• [Work required] Return the lines exactly as they stand, from the first of the material through the line containing "pin_spacing = 96; // [80:1:160]".
## BEGIN Supplied data
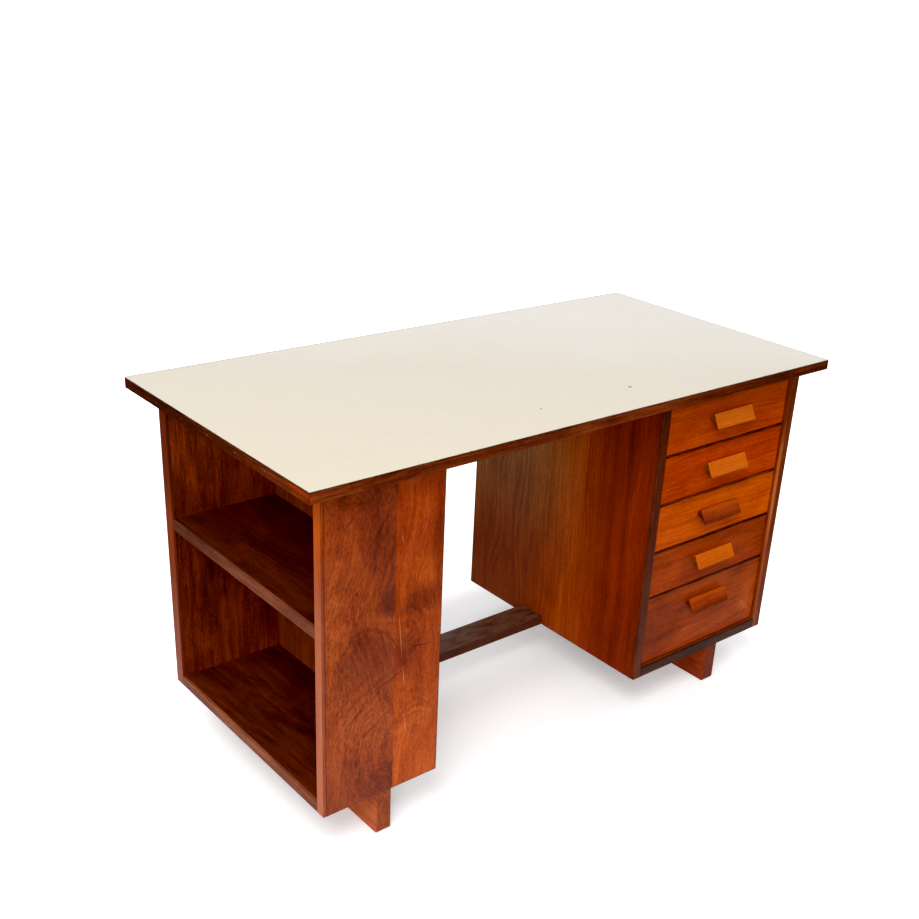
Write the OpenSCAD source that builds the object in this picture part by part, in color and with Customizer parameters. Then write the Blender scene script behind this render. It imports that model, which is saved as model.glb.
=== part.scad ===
// Writing desk with drawers: a laminate top on two pedestals. The left one is an open bookcase that
// faces the end of the desk, the right one holds five drawers, and a footrest joins them.
// The frame has +Z up and its origin on the floor, below the middle of the top. The user sits at -Y.

/* [Desk] */
// Length of the top
desk_w = 1320; // [1280:1:1400]
// Depth of the top
desk_d = 652; // [640:1:720]
// Height of the top above the floor
desk_h = 760; // [740:1:790]

/* [Top] */
// Thickness of the laminate sheet
laminate_t = 1.5; // [1:0.1:2]
// Thickness of the core board and its edging
core_t = 20.5; // [18:0.5:25]
// Width of the solid wood edging round the core
edging_w = 8; // [6:0.5:12]
// Diameter of the panel pins in the edging
pin_d = 2.2; // [1.6:0.1:2.5]
// Length of the panel pins
pin_l = 22; // [18:1:30]
// Distance between panel pins
pin_spacing = 96; // [80:1:160]

/* [Pedestals] */
// Overhang of the top at each end
end_overhang = 43; // [35:1:60]
// Overhang of the top at the user's side
front_overhang = 38; // [30:1:45]
// Overhang of the top at the back
back_overhang = 45; // [35:1:60]
// Height of the pedestals' undersides above the floor
base_h = 93; // [80:1:110]
// Thickness of the main boards
board_t = 22; // [20:1:24]
// Thickness of the solid wood lipping on board edges
lipping_t = 6; // [4:0.5:8]

/* [Bookcase] */
// Width of the bookcase pedestal
bookcase_w = 255; // [230:1:280]
// Width of the wide board in the bookcase's front panel, lipping included
wide_board_w = 152; // [120:1:170]
// Thickness of the bookcase's back panel
bookcase_back_t = 27; // [22:1:28]
// Height of the shelf's upper face above the floor
shelf_h = 479; // [420:1:520]
// Height and width of the cleat that holds the top
cleat_size = 20; // [18:1:25]

/* [Drawer pedestal] */
// Width of the drawer pedestal
pedestal_w = 433; // [400:1:450]
// Thickness of the pedestal's back panel
back_t = 12; // [9:1:15]
// Thickness of the rails under the top
rail_t = 18; // [16:0.5:18]
// Depth of the rails under the top
rail_d = 60; // [50:1:80]
// Width of a drawer runner
runner_w = 20; // [16:1:24]
// Height of a drawer runner
runner_h = 14; // [12:1:15]
// Thickness of the strips that stop the drawers at the back
stop_t = 12; // [10:1:14]

/* [Drawers] */
// Height taken by the deep drawer over that taken by a shallow one
deep_ratio = 1.544; // [1.2:0.001:1.8]
// Gap round each drawer front
front_gap = 3; // [2:0.5:4]
// Distance of the drawer fronts behind the pedestal's front edges
front_recess = 9; // [6:0.5:12]
// Thickness of the drawer fronts
front_t = 18; // [16:1:20]
// Length of the drawer boxes behind their fronts
box_l = 480; // [420:5:480]
// Thickness of the drawers' sides and backs
side_t = 12; // [10:1:14]
// Thickness of the drawers' plywood bottoms
bottom_t = 5; // [4:0.5:6]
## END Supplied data
• [Reply to the exercise]
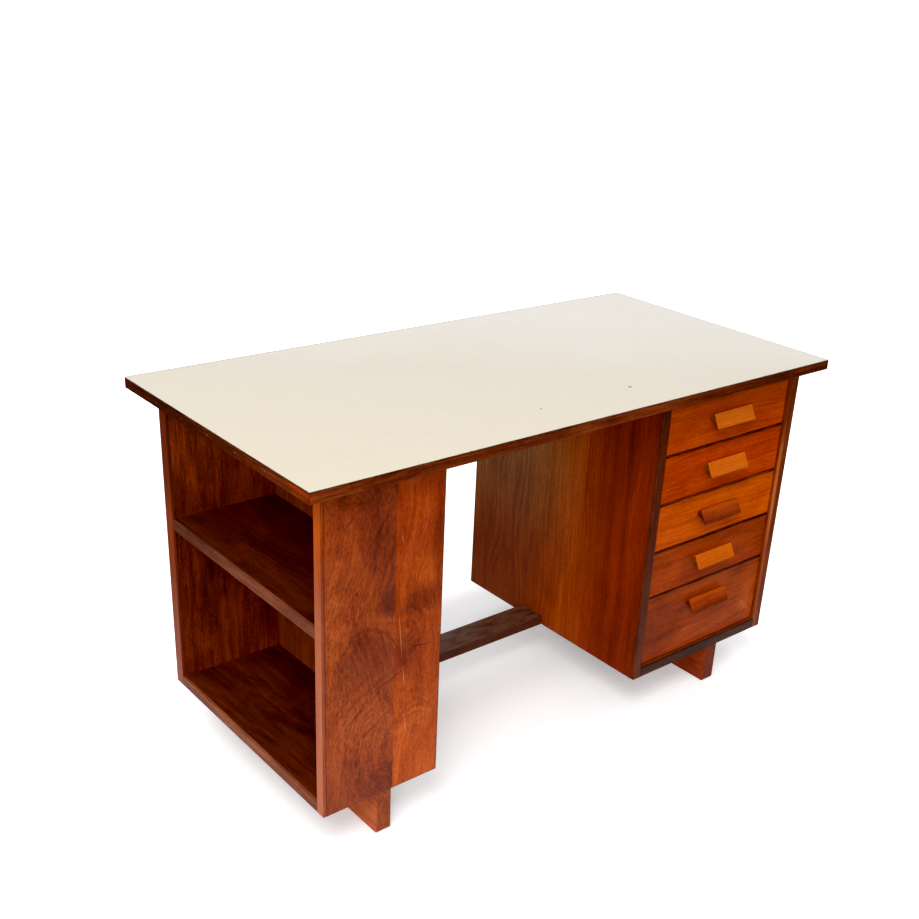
Write the OpenSCAD source that builds the object in this picture part by part, in color and with Customizer parameters. Then write the Blender scene script behind this render. It imports that model, which is saved as model.glb.
=== part.scad ===
// Writing desk with drawers: a laminate top on two pedestals. The left one is an open bookcase that
// faces the end of the desk, the right one holds five drawers, and a footrest joins them.
// The frame has +Z up and its origin on the floor, below the middle of the top. The user sits at -Y.

/* [Desk] */
// Length of the top
desk_w = 1320; // [1280:1:1400]
// Depth of the top
desk_d = 652; // [640:1:720]
// Height of the top above the floor
desk_h = 760; // [740:1:790]

/* [Top] */
// Thickness of the laminate sheet
laminate_t = 1.5; // [1:0.1:2]
// Thickness of the core board and its edging
core_t = 20.5; // [18:0.5:25]
// Width of the solid wood edging round the core
edging_w = 8; // [6:0.5:12]
// Diameter of the panel pins in the edging
pin_d = 2.2; // [1.6:0.1:2.5]
// Length of the panel pins
pin_l = 22; // [18:1:30]
// Distance between panel pins
pin_spacing = 96; // [80:1:160]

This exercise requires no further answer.